EXERCISE DESCRIPTION:
Starting at the line containing "keeper_mesh = side_plate_mesh(keeper_outline(), KEEPER_X", copy each line exactly, ending with the line containing "points = [vertex.co". Leave out everything else.

RECORDS TO USE:
****
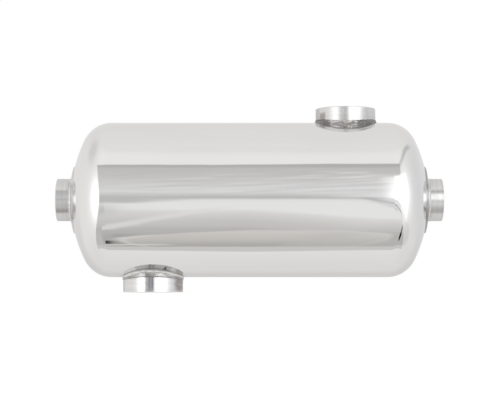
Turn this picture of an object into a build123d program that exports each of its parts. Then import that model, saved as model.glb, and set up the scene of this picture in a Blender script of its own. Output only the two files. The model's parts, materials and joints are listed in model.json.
****
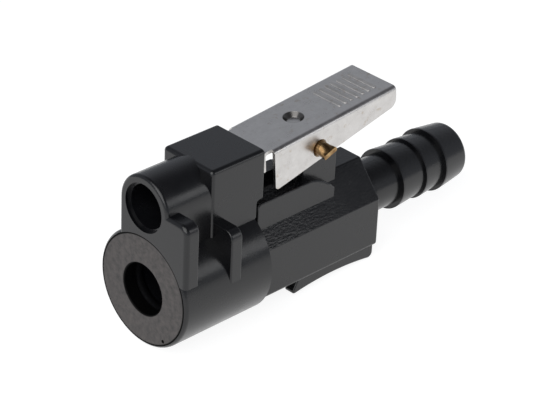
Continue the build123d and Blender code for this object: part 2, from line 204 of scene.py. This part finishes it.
****
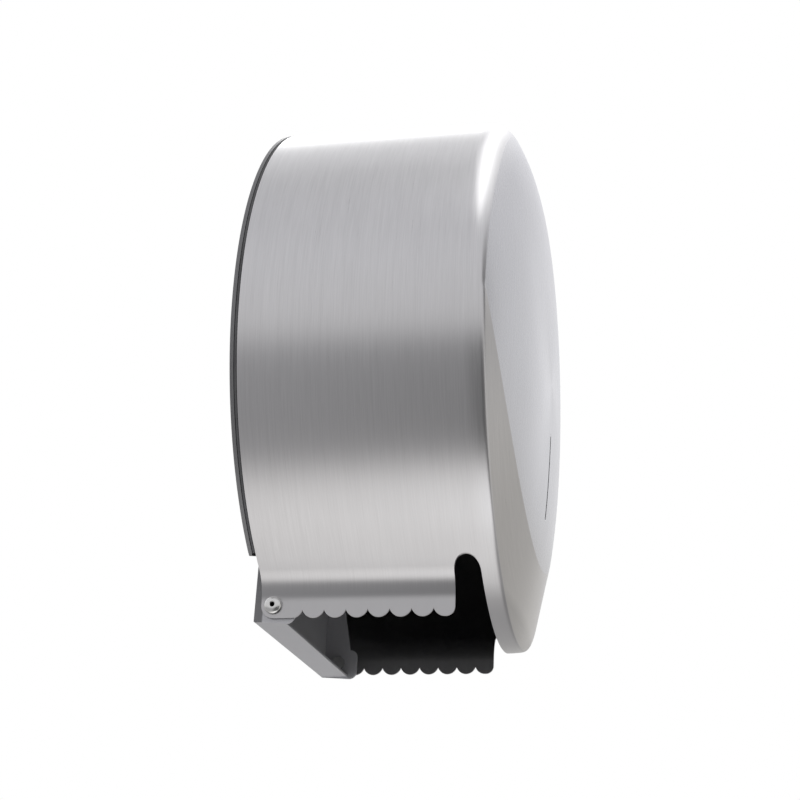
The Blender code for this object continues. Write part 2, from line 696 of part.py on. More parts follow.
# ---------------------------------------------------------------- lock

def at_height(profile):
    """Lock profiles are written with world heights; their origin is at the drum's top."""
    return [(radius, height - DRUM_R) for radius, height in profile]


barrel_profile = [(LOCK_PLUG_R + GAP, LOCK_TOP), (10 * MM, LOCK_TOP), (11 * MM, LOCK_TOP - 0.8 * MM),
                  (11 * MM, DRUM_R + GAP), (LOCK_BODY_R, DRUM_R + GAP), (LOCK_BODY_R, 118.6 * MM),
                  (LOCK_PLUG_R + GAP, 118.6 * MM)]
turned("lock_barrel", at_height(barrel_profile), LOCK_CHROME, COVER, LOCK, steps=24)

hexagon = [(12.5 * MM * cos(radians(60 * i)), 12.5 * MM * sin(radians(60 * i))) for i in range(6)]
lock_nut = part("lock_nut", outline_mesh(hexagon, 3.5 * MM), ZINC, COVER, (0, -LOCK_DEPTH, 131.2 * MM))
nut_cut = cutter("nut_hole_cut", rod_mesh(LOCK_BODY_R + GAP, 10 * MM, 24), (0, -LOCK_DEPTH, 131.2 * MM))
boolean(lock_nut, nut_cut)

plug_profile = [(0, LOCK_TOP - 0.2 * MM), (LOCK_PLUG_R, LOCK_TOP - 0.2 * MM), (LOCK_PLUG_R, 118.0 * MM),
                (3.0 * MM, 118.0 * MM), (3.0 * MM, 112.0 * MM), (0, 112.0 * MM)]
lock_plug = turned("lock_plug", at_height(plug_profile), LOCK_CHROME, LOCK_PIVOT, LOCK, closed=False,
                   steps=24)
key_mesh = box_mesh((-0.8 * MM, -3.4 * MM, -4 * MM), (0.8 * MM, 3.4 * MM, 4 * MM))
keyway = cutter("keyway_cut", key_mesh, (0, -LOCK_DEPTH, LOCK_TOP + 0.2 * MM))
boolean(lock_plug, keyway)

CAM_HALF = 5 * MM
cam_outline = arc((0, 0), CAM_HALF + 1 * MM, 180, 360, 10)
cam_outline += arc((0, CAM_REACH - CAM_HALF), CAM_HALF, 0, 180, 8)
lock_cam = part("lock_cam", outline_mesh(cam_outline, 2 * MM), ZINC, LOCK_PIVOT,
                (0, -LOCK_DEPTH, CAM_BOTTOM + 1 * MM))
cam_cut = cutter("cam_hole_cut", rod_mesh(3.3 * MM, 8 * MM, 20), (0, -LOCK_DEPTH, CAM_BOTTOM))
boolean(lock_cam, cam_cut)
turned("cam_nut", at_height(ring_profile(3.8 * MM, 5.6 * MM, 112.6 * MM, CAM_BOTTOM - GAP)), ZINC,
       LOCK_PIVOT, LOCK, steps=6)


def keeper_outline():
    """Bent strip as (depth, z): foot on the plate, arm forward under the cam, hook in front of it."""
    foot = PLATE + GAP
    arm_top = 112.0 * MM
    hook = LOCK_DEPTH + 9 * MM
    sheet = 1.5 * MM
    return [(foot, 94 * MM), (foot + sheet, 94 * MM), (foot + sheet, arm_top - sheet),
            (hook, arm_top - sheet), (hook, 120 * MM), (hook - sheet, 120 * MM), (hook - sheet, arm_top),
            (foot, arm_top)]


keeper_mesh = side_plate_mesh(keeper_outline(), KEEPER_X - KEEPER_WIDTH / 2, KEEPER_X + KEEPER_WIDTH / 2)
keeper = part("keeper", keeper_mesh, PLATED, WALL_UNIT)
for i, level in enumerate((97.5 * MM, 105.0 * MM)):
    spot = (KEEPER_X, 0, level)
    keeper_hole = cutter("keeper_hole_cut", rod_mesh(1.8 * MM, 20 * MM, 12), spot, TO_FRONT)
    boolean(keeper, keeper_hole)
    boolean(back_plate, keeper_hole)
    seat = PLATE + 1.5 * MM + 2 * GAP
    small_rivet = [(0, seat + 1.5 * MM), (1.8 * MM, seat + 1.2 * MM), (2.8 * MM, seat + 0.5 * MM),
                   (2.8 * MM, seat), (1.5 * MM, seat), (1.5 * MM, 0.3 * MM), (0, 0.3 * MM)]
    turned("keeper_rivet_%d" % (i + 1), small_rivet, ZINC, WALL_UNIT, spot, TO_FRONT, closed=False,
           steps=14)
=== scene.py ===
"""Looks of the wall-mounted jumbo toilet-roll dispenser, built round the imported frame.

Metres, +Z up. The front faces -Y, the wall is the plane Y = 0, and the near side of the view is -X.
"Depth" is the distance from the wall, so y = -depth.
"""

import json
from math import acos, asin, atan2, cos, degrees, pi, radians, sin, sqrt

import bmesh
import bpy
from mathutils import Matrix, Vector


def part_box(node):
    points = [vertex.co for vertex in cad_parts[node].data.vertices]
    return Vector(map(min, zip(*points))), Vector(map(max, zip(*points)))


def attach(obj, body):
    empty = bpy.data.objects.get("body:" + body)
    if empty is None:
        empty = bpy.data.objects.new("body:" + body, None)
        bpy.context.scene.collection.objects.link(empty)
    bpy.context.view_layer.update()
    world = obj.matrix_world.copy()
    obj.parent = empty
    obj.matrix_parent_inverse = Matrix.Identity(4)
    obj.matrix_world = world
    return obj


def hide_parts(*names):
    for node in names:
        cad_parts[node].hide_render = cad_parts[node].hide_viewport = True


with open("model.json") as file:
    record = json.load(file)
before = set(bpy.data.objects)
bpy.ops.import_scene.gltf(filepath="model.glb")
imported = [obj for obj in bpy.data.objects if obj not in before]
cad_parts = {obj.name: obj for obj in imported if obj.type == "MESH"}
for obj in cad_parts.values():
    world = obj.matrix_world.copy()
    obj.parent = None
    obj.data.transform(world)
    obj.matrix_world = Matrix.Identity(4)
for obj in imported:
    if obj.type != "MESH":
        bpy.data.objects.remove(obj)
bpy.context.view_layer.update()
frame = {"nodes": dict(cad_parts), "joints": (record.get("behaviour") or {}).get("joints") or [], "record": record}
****
COMPLETED TASK:
keeper_mesh = side_plate_mesh(keeper_outline(), KEEPER_X - KEEPER_WIDTH / 2, KEEPER_X + KEEPER_WIDTH / 2)
keeper = part("keeper", keeper_mesh, PLATED, WALL_UNIT)
for i, level in enumerate((97.5 * MM, 105.0 * MM)):
    spot = (KEEPER_X, 0, level)
    keeper_hole = cutter("keeper_hole_cut", rod_mesh(1.8 * MM, 20 * MM, 12), spot, TO_FRONT)
    boolean(keeper, keeper_hole)
    boolean(back_plate, keeper_hole)
    seat = PLATE + 1.5 * MM + 2 * GAP
    small_rivet = [(0, seat + 1.5 * MM), (1.8 * MM, seat + 1.2 * MM), (2.8 * MM, seat + 0.5 * MM),
                   (2.8 * MM, seat), (1.5 * MM, seat), (1.5 * MM, 0.3 * MM), (0, 0.3 * MM)]
    turned("keeper_rivet_%d" % (i + 1), small_rivet, ZINC, WALL_UNIT, spot, TO_FRONT, closed=False,
           steps=14)
=== scene.py ===
"""Looks of the wall-mounted jumbo toilet-roll dispenser, built round the imported frame.

Metres, +Z up. The front faces -Y, the wall is the plane Y = 0, and the near side of the view is -X.
"Depth" is the distance from the wall, so y = -depth.
"""

import json
from math import acos, asin, atan2, cos, degrees, pi, radians, sin, sqrt

import bmesh
import bpy
from mathutils import Matrix, Vector


def part_box(node):
    points = [vertex.co for vertex in cad_parts[node].data.vertices]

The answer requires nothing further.